Exercise description: Read the data and repeat it in full, exactly.

Available data:

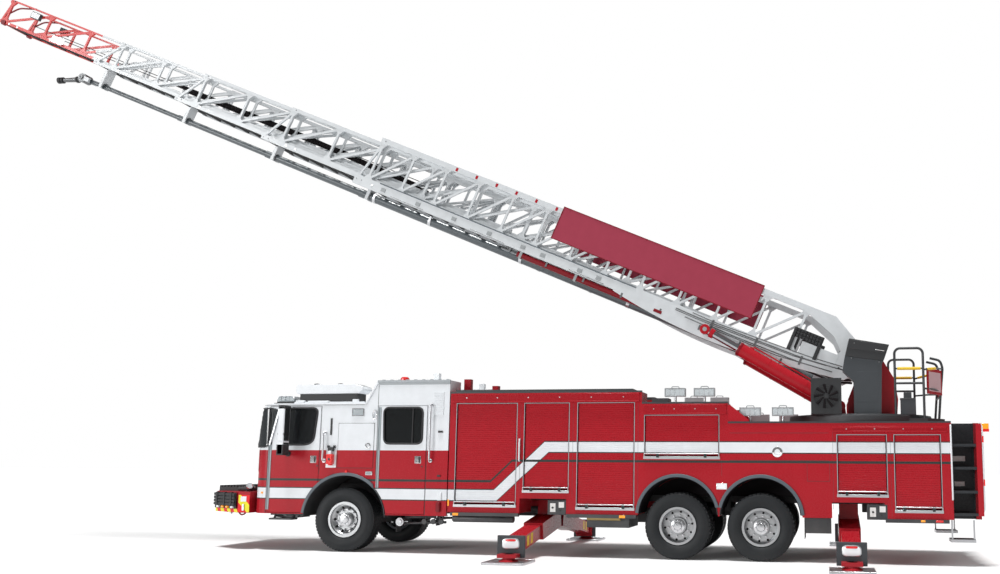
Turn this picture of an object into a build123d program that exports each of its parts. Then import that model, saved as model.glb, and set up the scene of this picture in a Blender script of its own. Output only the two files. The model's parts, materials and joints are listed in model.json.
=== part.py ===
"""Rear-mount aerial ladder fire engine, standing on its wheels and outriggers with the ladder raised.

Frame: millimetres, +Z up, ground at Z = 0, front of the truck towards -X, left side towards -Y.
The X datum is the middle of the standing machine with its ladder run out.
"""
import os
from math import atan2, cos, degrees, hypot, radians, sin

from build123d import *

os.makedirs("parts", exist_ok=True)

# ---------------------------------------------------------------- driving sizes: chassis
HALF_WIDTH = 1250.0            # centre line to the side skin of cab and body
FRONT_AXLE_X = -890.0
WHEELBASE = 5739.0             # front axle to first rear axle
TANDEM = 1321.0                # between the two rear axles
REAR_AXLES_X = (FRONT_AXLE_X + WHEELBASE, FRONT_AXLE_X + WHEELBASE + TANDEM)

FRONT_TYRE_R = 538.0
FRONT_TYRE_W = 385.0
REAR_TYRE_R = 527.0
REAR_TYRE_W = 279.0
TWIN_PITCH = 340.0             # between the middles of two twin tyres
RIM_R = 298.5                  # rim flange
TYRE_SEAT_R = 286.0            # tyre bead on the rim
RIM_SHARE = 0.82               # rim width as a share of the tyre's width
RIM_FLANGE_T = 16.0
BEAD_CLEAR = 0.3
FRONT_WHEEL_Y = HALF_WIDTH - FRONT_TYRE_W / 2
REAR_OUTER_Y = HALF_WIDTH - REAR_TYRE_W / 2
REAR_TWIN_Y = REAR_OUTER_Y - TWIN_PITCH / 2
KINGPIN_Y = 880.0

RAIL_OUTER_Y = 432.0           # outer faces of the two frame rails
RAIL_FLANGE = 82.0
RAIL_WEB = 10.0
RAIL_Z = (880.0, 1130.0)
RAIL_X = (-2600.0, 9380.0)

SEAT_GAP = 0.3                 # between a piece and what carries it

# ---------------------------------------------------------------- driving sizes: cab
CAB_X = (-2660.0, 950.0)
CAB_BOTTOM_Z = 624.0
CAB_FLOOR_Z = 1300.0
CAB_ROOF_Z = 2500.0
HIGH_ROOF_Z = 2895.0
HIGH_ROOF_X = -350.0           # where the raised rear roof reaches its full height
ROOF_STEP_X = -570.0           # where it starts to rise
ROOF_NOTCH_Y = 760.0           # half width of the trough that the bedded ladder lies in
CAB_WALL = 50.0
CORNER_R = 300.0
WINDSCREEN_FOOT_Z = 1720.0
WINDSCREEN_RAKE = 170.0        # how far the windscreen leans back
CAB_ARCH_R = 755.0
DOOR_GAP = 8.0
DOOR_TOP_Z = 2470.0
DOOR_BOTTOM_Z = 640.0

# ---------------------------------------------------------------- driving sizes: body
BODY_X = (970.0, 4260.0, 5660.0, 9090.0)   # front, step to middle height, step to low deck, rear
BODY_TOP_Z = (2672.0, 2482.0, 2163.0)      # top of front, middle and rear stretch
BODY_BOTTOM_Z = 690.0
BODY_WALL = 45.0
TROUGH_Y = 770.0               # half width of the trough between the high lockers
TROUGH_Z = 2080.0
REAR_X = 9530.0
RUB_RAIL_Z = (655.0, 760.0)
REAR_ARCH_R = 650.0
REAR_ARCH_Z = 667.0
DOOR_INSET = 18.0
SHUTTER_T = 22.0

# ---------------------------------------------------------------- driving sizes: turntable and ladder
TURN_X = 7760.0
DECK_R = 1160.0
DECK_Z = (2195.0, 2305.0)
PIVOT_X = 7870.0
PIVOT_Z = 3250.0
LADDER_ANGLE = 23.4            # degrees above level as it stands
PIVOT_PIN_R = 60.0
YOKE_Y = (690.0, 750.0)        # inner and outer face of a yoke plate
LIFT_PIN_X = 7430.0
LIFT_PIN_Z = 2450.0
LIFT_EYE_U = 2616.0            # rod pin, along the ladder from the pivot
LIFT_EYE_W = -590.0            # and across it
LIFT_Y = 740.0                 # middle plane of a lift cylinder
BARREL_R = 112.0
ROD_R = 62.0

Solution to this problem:
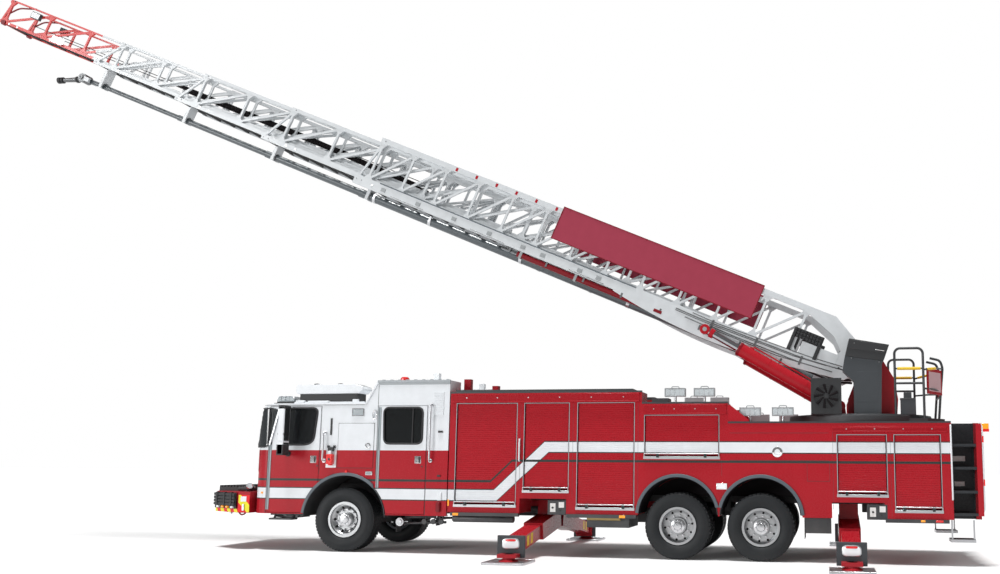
Turn this picture of an object into a build123d program that exports each of its parts. Then import that model, saved as model.glb, and set up the scene of this picture in a Blender script of its own. Output only the two files. The model's parts, materials and joints are listed in model.json.
=== part.py ===
"""Rear-mount aerial ladder fire engine, standing on its wheels and outriggers with the ladder raised.

Frame: millimetres, +Z up, ground at Z = 0, front of the truck towards -X, left side towards -Y.
The X datum is the middle of the standing machine with its ladder run out.
"""
import os
from math import atan2, cos, degrees, hypot, radians, sin

from build123d import *

os.makedirs("parts", exist_ok=True)

# ---------------------------------------------------------------- driving sizes: chassis
HALF_WIDTH = 1250.0            # centre line to the side skin of cab and body
FRONT_AXLE_X = -890.0
WHEELBASE = 5739.0             # front axle to first rear axle
TANDEM = 1321.0                # between the two rear axles
REAR_AXLES_X = (FRONT_AXLE_X + WHEELBASE, FRONT_AXLE_X + WHEELBASE + TANDEM)

FRONT_TYRE_R = 538.0
FRONT_TYRE_W = 385.0
REAR_TYRE_R = 527.0
REAR_TYRE_W = 279.0
TWIN_PITCH = 340.0             # between the middles of two twin tyres
RIM_R = 298.5                  # rim flange
TYRE_SEAT_R = 286.0            # tyre bead on the rim
RIM_SHARE = 0.82               # rim width as a share of the tyre's width
RIM_FLANGE_T = 16.0
BEAD_CLEAR = 0.3
FRONT_WHEEL_Y = HALF_WIDTH - FRONT_TYRE_W / 2
REAR_OUTER_Y = HALF_WIDTH - REAR_TYRE_W / 2
REAR_TWIN_Y = REAR_OUTER_Y - TWIN_PITCH / 2
KINGPIN_Y = 880.0

RAIL_OUTER_Y = 432.0           # outer faces of the two frame rails
RAIL_FLANGE = 82.0
RAIL_WEB = 10.0
RAIL_Z = (880.0, 1130.0)
RAIL_X = (-2600.0, 9380.0)

SEAT_GAP = 0.3                 # between a piece and what carries it

# ---------------------------------------------------------------- driving sizes: cab
CAB_X = (-2660.0, 950.0)
CAB_BOTTOM_Z = 624.0
CAB_FLOOR_Z = 1300.0
CAB_ROOF_Z = 2500.0
HIGH_ROOF_Z = 2895.0
HIGH_ROOF_X = -350.0           # where the raised rear roof reaches its full height
ROOF_STEP_X = -570.0           # where it starts to rise
ROOF_NOTCH_Y = 760.0           # half width of the trough that the bedded ladder lies in
CAB_WALL = 50.0
CORNER_R = 300.0
WINDSCREEN_FOOT_Z = 1720.0
WINDSCREEN_RAKE = 170.0        # how far the windscreen leans back
CAB_ARCH_R = 755.0
DOOR_GAP = 8.0
DOOR_TOP_Z = 2470.0
DOOR_BOTTOM_Z = 640.0

# ---------------------------------------------------------------- driving sizes: body
BODY_X = (970.0, 4260.0, 5660.0, 9090.0)   # front, step to middle height, step to low deck, rear
BODY_TOP_Z = (2672.0, 2482.0, 2163.0)      # top of front, middle and rear stretch
BODY_BOTTOM_Z = 690.0
BODY_WALL = 45.0
TROUGH_Y = 770.0               # half width of the trough between the high lockers
TROUGH_Z = 2080.0
REAR_X = 9530.0
RUB_RAIL_Z = (655.0, 760.0)
REAR_ARCH_R = 650.0
REAR_ARCH_Z = 667.0
DOOR_INSET = 18.0
SHUTTER_T = 22.0

# ---------------------------------------------------------------- driving sizes: turntable and ladder
TURN_X = 7760.0
DECK_R = 1160.0
DECK_Z = (2195.0, 2305.0)
PIVOT_X = 7870.0
PIVOT_Z = 3250.0
LADDER_ANGLE = 23.4            # degrees above level as it stands
PIVOT_PIN_R = 60.0
YOKE_Y = (690.0, 750.0)        # inner and outer face of a yoke plate
LIFT_PIN_X = 7430.0
LIFT_PIN_Z = 2450.0
LIFT_EYE_U = 2616.0            # rod pin, along the ladder from the pivot
LIFT_EYE_W = -590.0            # and across it
LIFT_Y = 740.0                 # middle plane of a lift cylinder
BARREL_R = 112.0
ROD_R = 62.0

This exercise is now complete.